Parafraseando al melancólico presidente del Consejo Europeo, Donald Tusk, a propósito del Brexit, habrá que preguntarse en “qué lugar especial del infierno” debería acabar la izquierda catalana –desde el PSC a las CUP– por haber vestido de seda a la mona peluda del tribalismo, por haber blanqueado al ogro filantrópico del nacionalismo.

Cíclope de un solo ojo, erizo provincial que solo sabe una cosa frente a la zorra democrática y viajada que sabe muchas, coloso de Goya alzándose simétrico y especular a una y otra ribera del Ebro: a este lado, la fiera rojigualda; a aquel, la bestezuela estelada. En medio de ambas, una espesa corriente arrastrando hacia el mar los cadáveres de la Igualdad y la Fraternidad ante la atónita mirada del espectro de la Ilustración.

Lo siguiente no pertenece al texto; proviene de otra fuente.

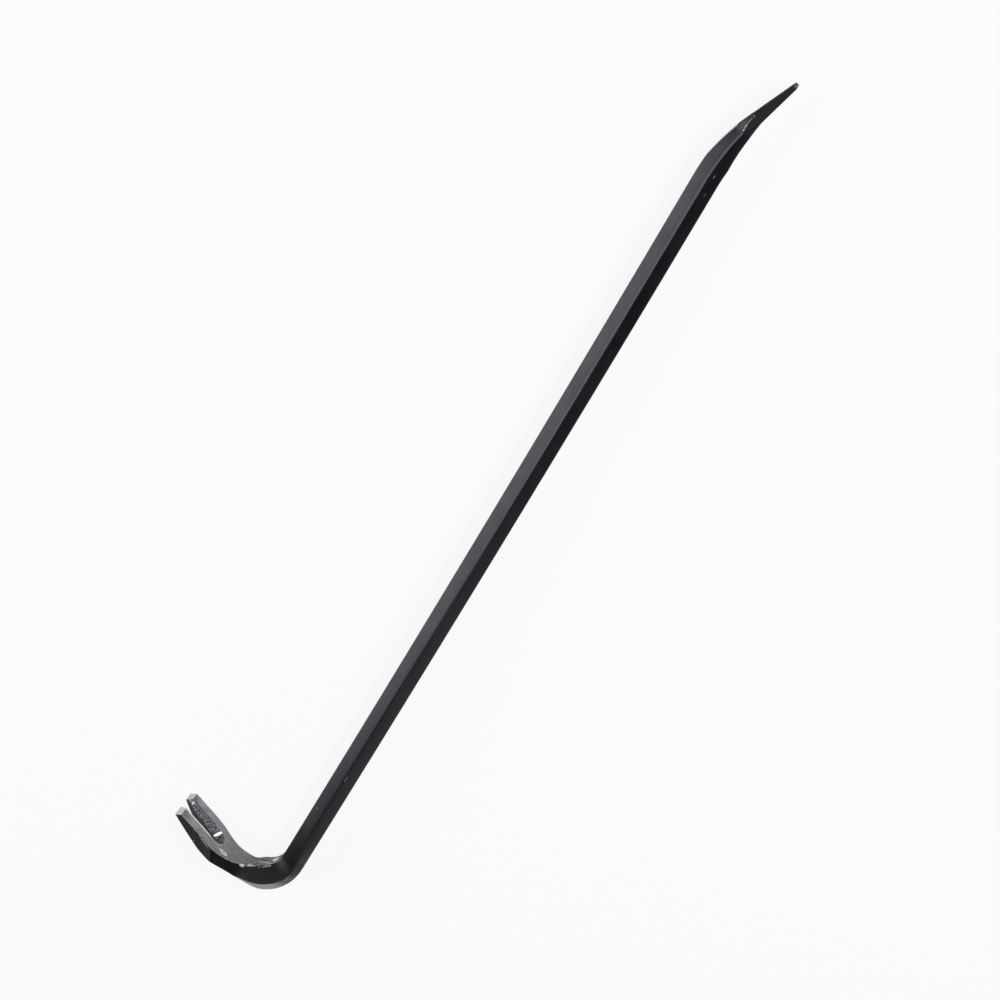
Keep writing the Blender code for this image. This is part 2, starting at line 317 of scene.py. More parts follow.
def stations():
    """Places along the bar where its section is set, close together where it changes."""
    spans = (
        (0.0, CHISEL_LIP, CHISEL_LIP),
        (CHISEL_LIP, CHISEL_FACET_FULL, TAPER_STEP),
        (CHISEL_FACET_FULL, CHISEL_FACET_START, TAPER_STEP),
        (CHISEL_FACET_START, CHISEL_TAPER_LENGTH, TAPER_STEP),
        (CHISEL_TAPER_LENGTH, SHANK_START, TAPER_STEP),
        (SHANK_START, DRIFT_START, SHANK_STEP),
        (DRIFT_START, BEND_START, TAPER_STEP),
        (BEND_START, BULGE, BEND_STEP),
        (BULGE, BEND_END, BEND_STEP),
        (BEND_END, RIDGE_END, BEND_STEP),
        (RIDGE_END, SHOULDER_BACK, BEND_STEP),
        (SHOULDER_BACK, SHOULDER, BEND_STEP),
        (SHOULDER, CLAW_TIP - CLAW_END_SLANT, PRONG_STEP),
    )
    places = []
    for start, end, step in spans:
        count = max(1, math.ceil((end - start) / step))
        places += [start + (end - start) * i / count for i in range(count)]
    return places + [CLAW_TIP - CLAW_END_SLANT, CLAW_TIP]


(ENAMEL, RUBBED_AND_REFLECTION, EDGE, GROUND, SCUFFED, BEVEL, LOWER_WALL, MOUTH_EDGE, DULL, FLAKED, HEEL_WEAR_AND_REFLECTION,
 PAINTED_CORNER_HIGHLIGHT) = range(12)

# A face's points round the section, counted from the inner flat on either side
INNER_FLAT = {0}
INNER_EDGE = {0, 1, 2, 3, 4}
SIDE_ROUND = {5, 6, 7}
SIDE_CORNER = {5, 6, 7, 8, 9}
OUTER_HALF = {10, 11, 12, 13, 14, 15}
OUTER_EDGE = {11, 12, 13, 14, 15}
OUTER_FLAT = {15}


def finish_at(corners, start):
    """The finish of a face that starts at start and has these points round the section."""
    if corners == INNER_FLAT and start >= BEND_START:
        # The hook's inner face: rubbed enamel with a painted reflection
        return RUBBED_AND_REFLECTION
    if corners <= INNER_EDGE and start >= BEND_START:
        return EDGE
    if corners in (INNER_FLAT, OUTER_FLAT) and start < CHISEL_FACET_START:
        return DULL
    if (corners <= INNER_EDGE or corners <= OUTER_EDGE) and start < CHISEL_FACET_FULL:
        return DULL
    if corners <= SIDE_ROUND and CHISEL_FACET_FULL <= start < CHISEL_FACET_START:
        return FLAKED
    # The heel: rubbed enamel with a painted reflection of the floor
    if corners <= OUTER_HALF and HEEL_START <= start < HEEL_END:
        return HEEL_WEAR_AND_REFLECTION
    # The shank's corner carries a painted highlight line
    if corners <= SIDE_CORNER and CHISEL_FACET_START <= start < DRIFT_START:
        return PAINTED_CORNER_HIGHLIGHT
    return ENAMEL


def loft(rings):
    """One closed solid: the first ring's face is extruded from ring to ring."""
    bm = bmesh.new()
    around = bm.verts.layers.int.new("around")
    level = bm.verts.layers.int.new("level")
    start = bm.faces.new([bm.verts.new(point) for point in rings[0]])
    for index, vert in enumerate(start.verts):
        vert[around] = index
    end = start
    for count, ring in enumerate(rings[1:], 1):
        grown = bmesh.ops.extrude_face_region(bm, geom=[end])["geom"]
        if end is not start:
            bm.faces.remove(end)
        end = next(part for part in grown if isinstance(part, bmesh.types.BMFace))
        for vert, point in zip(end.verts, ring):
            vert.co = point
            vert[level] = count
    bmesh.ops.recalc_face_normals(bm, faces=bm.faces)
    return bm, around, level, (start, end)


def as_object(bm, name):
    """A bmesh made an object of the scene."""
    mesh = bpy.data.meshes.new(name)
    bm.to_mesh(mesh)
    bm.free()
    piece = bpy.data.objects.new(name, mesh)
    bpy.context.scene.collection.objects.link(piece)
    return piece


def footing(low, high):
    """The middle of a box's underside."""
    return Vector(((low[0] + high[0]) / 2, (low[1] + high[1]) / 2, low[2]))


places = stations()
bm, around, level, (chisel_end, prong_end) = loft([section_points(s) for s in places])
ring_size = len(section_corners(0.0))
for face in bm.faces:
    face.smooth = True
    corners = {min(vert[around], ring_size - 1 - vert[around]) for vert in face.verts}
    start = places[min(vert[level] for vert in face.verts)]
    face.material_index = finish_at(corners, start)
for end, material in ((chisel_end, SCUFFED), (prong_end, GROUND)):
    end.smooth = False
    end.material_index = material
lows = [min(vert.co[axis] for vert in bm.verts) for axis in range(3)]
highs = [max(vert.co[axis] for vert in bm.verts) for axis in range(3)]
in_row = footing(*cad_box) - footing(lows, highs)
bmesh.ops.translate(bm, verts=bm.verts, vec=in_row)
bar = as_object(bm, "forged_bar_finish")

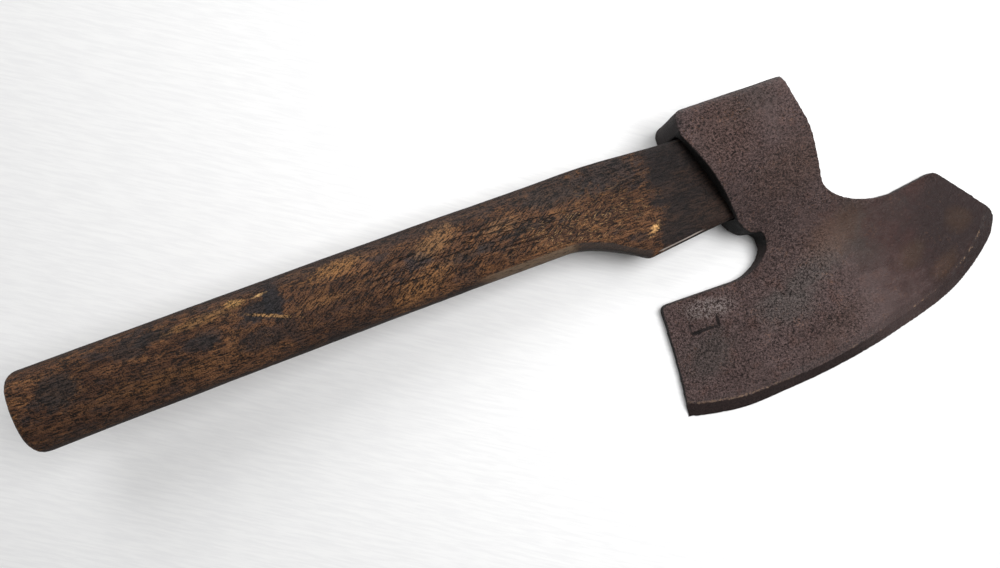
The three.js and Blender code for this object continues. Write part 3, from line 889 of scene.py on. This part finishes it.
def add_soft_light(name, toward, distance, size, watts):
    """A square soft light that stands off in a direction and faces the middle of the axe."""
    data = bpy.data.lights.new(name, "AREA")
    data.shape = "SQUARE"
    data.size = size
    data.energy = watts
    light = bpy.data.objects.new(name, data)
    bpy.context.scene.collection.objects.link(light)
    light.location = Vector(toward).normalized() * distance
    light.rotation_euler = (-Vector(toward)).to_track_quat("-Z", "Y").to_euler()


def in_photo(right, up, height):
    """A direction given by the photograph's own right, up and height above the table."""
    x = right * math.cos(haft_turn) + up * math.sin(haft_turn)
    y = up * math.cos(haft_turn) - right * math.sin(haft_turn)
    return (x, y, height)


def light_the_scene():
    """A dim room, brighter towards the top of the photograph, a window there and a lamp over the head."""
    world = bpy.data.worlds.new("soft_room")
    world.use_nodes = True
    tree = world.node_tree
    background = tree.nodes["Background"]
    direction = add(tree, "ShaderNodeTexCoord").outputs["Generated"]
    toward_window = Vector(in_photo(0.15, 0.85, 0.35)).normalized()
    nearness = add(tree, "ShaderNodeVectorMath", {0: direction, 1: toward_window},
                   operation="DOT_PRODUCT").outputs["Value"]
    strength = remap(tree, nearness, -0.35, 0.95, dimmest_room, brightest_room)
    tree.links.new(strength, background.inputs["Strength"])
    background.inputs["Color"].default_value = (1, 1, 1, 1)
    bpy.context.scene.world = world
    add_soft_light("window", in_photo(-0.4, 0.95, 1.0), distance=1.6, size=0.7, watts=7)
    add_soft_light("lamp", in_photo(0.26, 0.12, 0.6), distance=0.7, size=0.35, watts=4)
    bpy.context.scene.view_settings.view_transform = "Standard"


def make_camera():
    """The camera of the photograph, turned so that the haft lies as it does there."""
    data = bpy.data.cameras.new("photo_camera")
    data.sensor_width = sensor_width_mm
    data.lens = sensor_width_mm * focal_pixels / photo_width
    data.clip_start = 10 * MM
    camera = bpy.data.objects.new("photo_camera", data)
    bpy.context.scene.collection.objects.link(camera)
    camera.location = (camera_x, camera_y, camera_height)
    camera.rotation_euler = (0, 0, -haft_turn)
    bpy.context.scene.camera = camera


make_head()
make_haft()
make_table()
light_the_scene()
make_camera()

La fe le ha ganado la batalla a la razón: es el precio de estar en la vida pública para hacer Historia en vez de estar en ella para hacer política. La democracia emocional ha venido para quedarse. La furia de los estandartes ha derrotado a la templanza de los argumentos. El legitimismo acorrala, dos siglos después, a los liberales.

Volver a empezar

La tarea más urgente de la democracia española es desalojar a la Historia y hacer que vuelva a ella la política. Hacer Historia es agotador. Hemos de hacer que vuelva la política con minúsculas, hacer que vuelva sobre todo a Cataluña, donde la dictadura de las mayúsculas y la dialéctica de las banderas han agriado la convivencia ciudadana, han cuarteado la tolerancia ideológica y han dinamitado los parámetros del relativismo que hizo posible la Transición y sin el cual no hay democracia capaz de sobrevivir mucho tiempo.

Muchos ciudadanos miran lo que está sucediendo con resignación, tal vez con fatalismo, como si hubiera dejado de estar en su mano el destino de los asuntos públicos, de modo que estos se guiaran por una lógica propia, autónoma, descabellada, como el engranaje de un androide que alegremente hubiera decidido desobedecer a su creador sin sospechar que tal desobediencia conduce irremisiblemente a su destrucción.